EX-99 2 g03672exv99.htm EX-99 OCTOBER 10, 2006 PRESS RELEASE Ex-99 October 10, 2006 Press Release
 

Exhibit 99
[PSYCHIATRIC SOLUTIONS, INC. LOGO]
Contact:
Brent Turner
Executive Vice President,
Finance and Administration
(615) 312-5700
PSYCHIATRIC SOLUTIONS TERMINATES AGREEMENT TO ACQUIRE
ALTERNATIVE BEHAVIORAL SERVICES, INC.
FRANKLIN, Tenn. (October 10, 2006) — Psychiatric Solutions, Inc. (“PSI”) (NASDAQ: PSYS) today announced that it has terminated its previously announced definitive agreement to acquire Alternative Behavioral Services, Inc. (“ABS”), headquartered in Norfolk, Virginia, which was signed in May 2006. PSI reached its decision following significant effort to resolve the individual and cumulative effects of certain significant issues and changes that have a material adverse effect on ABS’s operations and financial results. Because PSI does not include any impact from future acquisitions in its earnings guidance, this termination will not affect its established earnings guidance for 2006.

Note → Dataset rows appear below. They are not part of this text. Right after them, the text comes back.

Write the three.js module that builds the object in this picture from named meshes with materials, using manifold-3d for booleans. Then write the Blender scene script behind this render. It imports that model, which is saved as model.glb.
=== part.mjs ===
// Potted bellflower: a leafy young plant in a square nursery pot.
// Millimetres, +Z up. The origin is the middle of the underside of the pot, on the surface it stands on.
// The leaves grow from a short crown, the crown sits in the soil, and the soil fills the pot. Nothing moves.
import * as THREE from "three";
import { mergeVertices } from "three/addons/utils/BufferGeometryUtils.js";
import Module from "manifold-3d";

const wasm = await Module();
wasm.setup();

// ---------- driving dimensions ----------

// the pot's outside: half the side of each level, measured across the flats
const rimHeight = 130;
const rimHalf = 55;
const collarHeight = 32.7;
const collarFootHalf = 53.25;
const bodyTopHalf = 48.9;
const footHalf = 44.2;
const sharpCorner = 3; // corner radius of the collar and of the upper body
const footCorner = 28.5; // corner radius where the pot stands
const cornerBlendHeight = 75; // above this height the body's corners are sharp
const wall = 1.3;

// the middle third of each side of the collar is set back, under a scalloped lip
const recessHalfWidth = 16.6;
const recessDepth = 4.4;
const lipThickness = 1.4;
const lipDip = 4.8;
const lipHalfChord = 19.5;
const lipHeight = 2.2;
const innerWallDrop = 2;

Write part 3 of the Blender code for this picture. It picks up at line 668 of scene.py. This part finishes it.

     PSI will hold a conference call to discuss this release today at 10:00 a.m. Eastern time. Participants will have the opportunity to listen to the conference call over the Internet by going to www.psysolutions.com and clicking Investor Relations or by going to www.earnings.com. Participants are encouraged to go to the selected web sites at least 15 minutes early to register, download, and install any necessary audio software. For those who cannot listen to the live broadcast, a replay will be available at these sites shortly after the call through the end of business on October 24, 2006.
     This press release contains forward-looking statements within the meaning of the “safe harbor” provisions of the Private Securities Litigation Reform Act of 1995. These forward-looking statements include statements other than those made solely with respect to historical fact and are based on the intent, belief or current expectations of PSI and its management. PSI’s business and operations are subject to a variety of risks and uncertainties that might cause actual results to differ materially from those projected by any forward-looking statements. Factors that could cause such differences include, but are not limited to: (1) potential competition which alters or impedes PSI’s acquisition strategy by decreasing PSI’s ability to acquire additional inpatient facilities on favorable terms; (2) the ability of PSI to improve the operations of acquired inpatient facilities; (3) the ability to maintain favorable and continuing relationships with physicians who use PSI’s facilities; (4) the ability to receive timely additional financing on terms acceptable to PSI to fund PSI’s acquisition strategy and capital expenditure needs; (5) risks inherent to the health care industry, including the impact of unforeseen changes in regulation, reimbursement rates from federal and state health care programs or managed care companies and exposure to claims and legal actions by patients and others; (6) PSI’s ability to comply with applicable licensure and accreditation requirements; and (7) potential difficulties in integrating recently acquired operations with PSI. The forward-looking statements herein are qualified in their entirety by the risk factors set forth in PSI’s filings with the Securities and Exchange Commission. PSI undertakes no obligation to update any forward-looking statements, whether as a result of new information, future events or otherwise. Readers should not place undue reliance on forward-looking statements, which reflect management’s views only as of the date hereof.
     PSI offers an extensive continuum of behavioral health programs to critically ill children, adolescents and adults through its operation of 64 owned or leased freestanding psychiatric inpatient facilities with approximately 6,900 beds in 27 states. PSI also manages freestanding psychiatric inpatient facilities for government agencies and psychiatric inpatient units within medical/surgical hospitals owned by others.